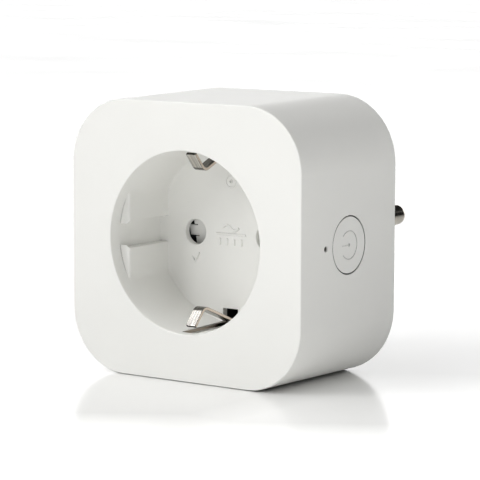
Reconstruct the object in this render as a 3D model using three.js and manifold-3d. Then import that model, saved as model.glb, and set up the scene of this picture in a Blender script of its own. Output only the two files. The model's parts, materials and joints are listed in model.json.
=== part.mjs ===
// Smart plug: a switched mains adapter with a recessed socket in front and a plug behind.
//
// Millimetres, +Z up. The socket looks towards -Y and the plug's pins point towards +Y.
// The origin is the middle of the object's underside. Every piece is modelled in the
// device frame: x and z are measured from the socket axis, and y is the depth behind
// the front face. The device group then lifts that frame into place.

import * as THREE from 'three';
import { mergeVertices } from 'three/addons/utils/BufferGeometryUtils.js';
import Module from 'manifold-3d';

const wasm = await Module();
wasm.setup();

// ---------------------------------------------------------------- driving dimensions

const gap = 0.3; // clearance between pieces that rest on each other

const faceSize = 60; // width and height of the front face
const depth = 36; // front face to rear edge of the housing
const draft = 0.6; // each side wall leans out by this much at the rear
const cornerRadius = 14;
const wall = 2;
const edgeRound = 0.4;

const recessDepth = 17.5;
const rimRadius = 19.65;
const floorRadius = 19.3;
const cupRadius = 21.4; // outside of the cup that forms the recess
const floorBack = 19; // rear face of the recess floor

const pinSpacing = 19;
const pinRadius = 2.4;
const pinLength = 19;
const pinHoleRadius = 2.8;

const bossRadius = 18.5;
const bossEnd = 54.2; // depth of the plug face
const bossWall = 2.5;

const guideFlat = 17.05; // flat inner faces of the guide blocks, from the axis
const guideStart = 3.3;
const guideGroove = [-2.75, 3.15];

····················

● Given request
Where a line contains "this", copy that line.

● Written response
Reconstruct the object in this render as a 3D model using three.js and manifold-3d. Then import that model, saved as model.glb, and set up the scene of this picture in a Blender script of its own. Output only the two files. The model's parts, materials and joints are listed in model.json.
const draft = 0.6; // each side wall leans out by this much at the rear